As highlighted several times in this text, one of Kubernetes' core functions is to orchestrate, automate, and manage the scaling of the containers inside Kubernetes pods.
In summary, Kubernetes offers three types of scaling: horizontal, vertical, and cluster scaling. While vertical and cluster scaling are not part of the scope of this article, they play equally important roles in ensuring the high availability of a cloud-native application. However, the sole purpose and function of this discussion is to provide an overview of horizontal scaling, as well as its benefits and challenges.

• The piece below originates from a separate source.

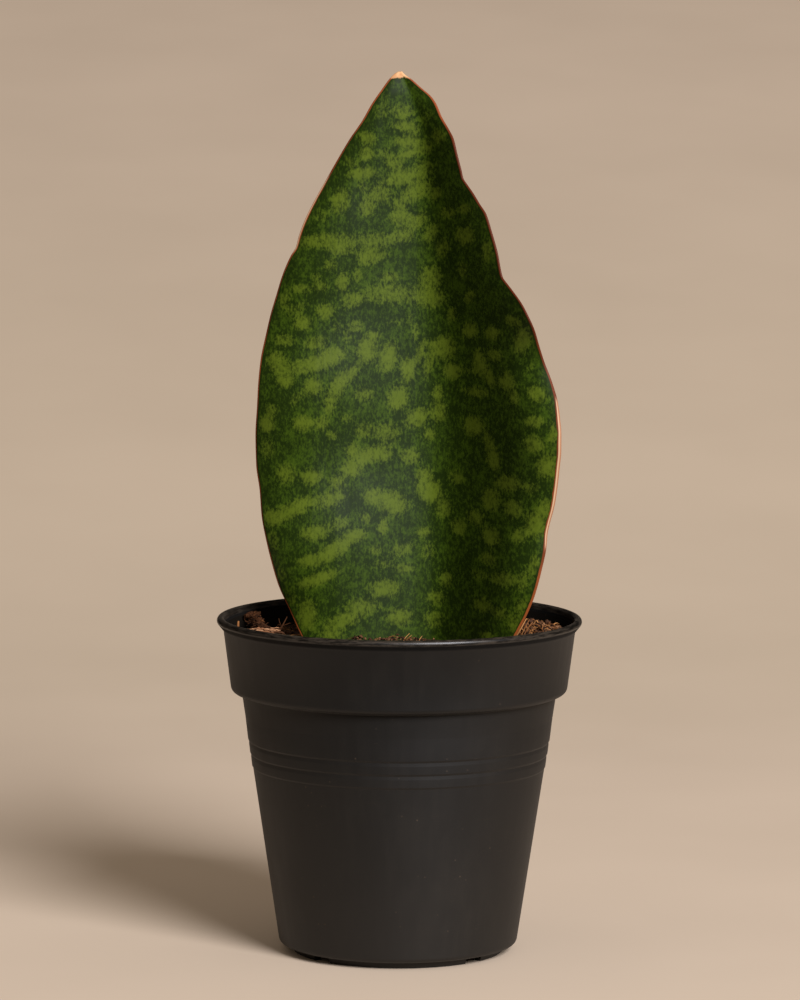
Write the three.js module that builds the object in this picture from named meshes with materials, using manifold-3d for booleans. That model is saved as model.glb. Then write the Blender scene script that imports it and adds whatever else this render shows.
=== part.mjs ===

Horizontal scaling ensures that the application is horizontally elastic. The research paper titled “A Fine-Grained Horizontal Scaling Method for Container-Based Clouds” notes that horizontal scaling (or elastic scaling) results in the application’s ability to dynamically adjust based on the required workload at any given point by automatically adjusting the “number of pods in a replication controller, deployment, replication set, or stateful set based on observed CPU utilization.”
How?
The official Kubernetes documentation provides the answer as follows:
Kubernetes contains an API resource and controller known as the Horizontal Pod Autoscaler (HPA). Based on the application’s workload, the HPA automatically increases or decreases the application’s ability to handle an increased/decreased demand for resources by deploying additional pods or reducing the number of pods, respectively.
The best way to describe how the HPA horizontally scales a containerized application in and out is to consider the following use case:
Imagine the scenario of a tech startup that provides a SaaS chatbot service that provides medical and psychological support, as described in the research paper titled “Using Chatbots to Support Medical and Psychological Treatment Procedures.”

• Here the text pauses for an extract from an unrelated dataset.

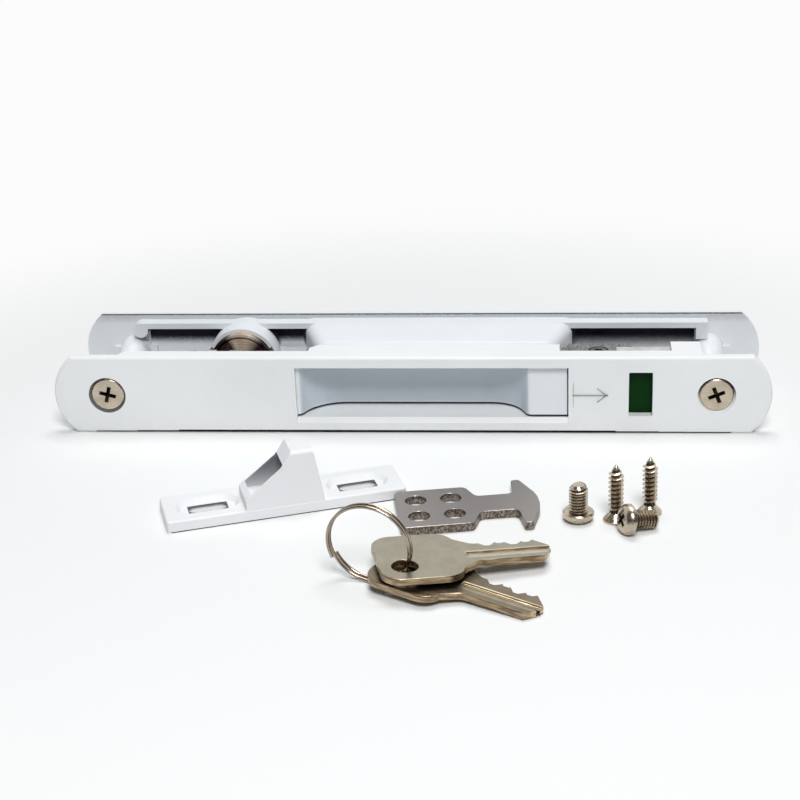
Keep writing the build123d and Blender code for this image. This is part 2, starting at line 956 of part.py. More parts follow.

This bot is designed to provide support before and after medical procedures such as colonoscopies and hip replacements, coach patients diagnosed with chronic conditions like Diabetes and Chron’s Disease and provide essential psychological support for people diagnosed with Autism and severe depression.
The chatbot is powered by a Large Language Model (LLM) known as the MMLU dataset and a vector database. The company has added in Retrieval Augmented Generation (RAG) to prevent the LLM from hallucinating, increase its performance, improve responsiveness, and answer questions in very close to real-time.

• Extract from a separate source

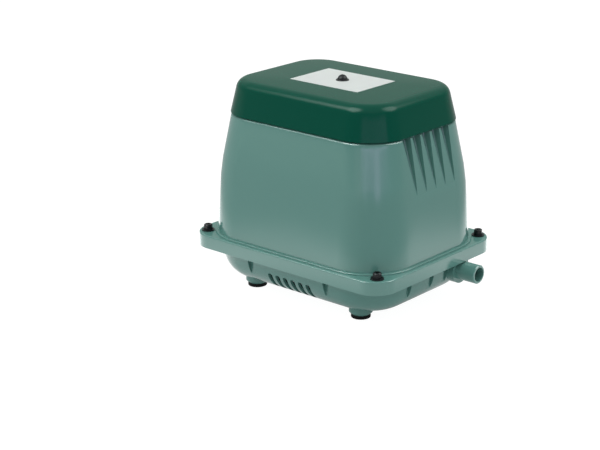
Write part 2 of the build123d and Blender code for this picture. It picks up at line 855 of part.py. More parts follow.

Additionally, the chatbot is developed using a containerized microservices architecture, with the containers being deployed, scaled, and maintained using Kubernetes. Each container is deployed as part of a Kubernetes pod with the set of pods deployed in a Kubernetes Deployment. The vector database contains the LLM stored as a series of vector embeddings that, when combined with the RAG, returns the answers to patient questions quickly and efficiently.
Note: The company expects variable workloads throughout a 24-hour period with peak traffic in the evenings and over weekends.
Figure 1: The Kubernetes Workflow
To manage these variable workloads, the Kubernetes administrator has configured the HPA to automatically scale out/in (up/down) the number of chatbot service pods based on the actual versus the configured CPU utilization. The goal is to ensure that there are always enough chatbot pods running to handle the current workload (incoming queries) while avoiding over-provisioning.
Efficient resource utilization is the most significant benefit of using Kubernetes’ HPA to automate the scaling in and out of the containerized microservices. The HPA dynamically allocates resources, ensuring high availability irrespective of the workload. This leads to other benefits, such as cost savings, scalability, and optimal user experience.
Circling back to our opening statement, cloud-native technologies, including containerization, lead the way in scalable, highly available applications with 99.99% uptime, ensuring an excellent user experience at every touchpoint.
The quality of user experience is ultimately the end goal. A good user experience leads to increased adoption, resulting in sustainable organizational growth over time and, in our scenario, the ability of the startup to evolve into a mature organization.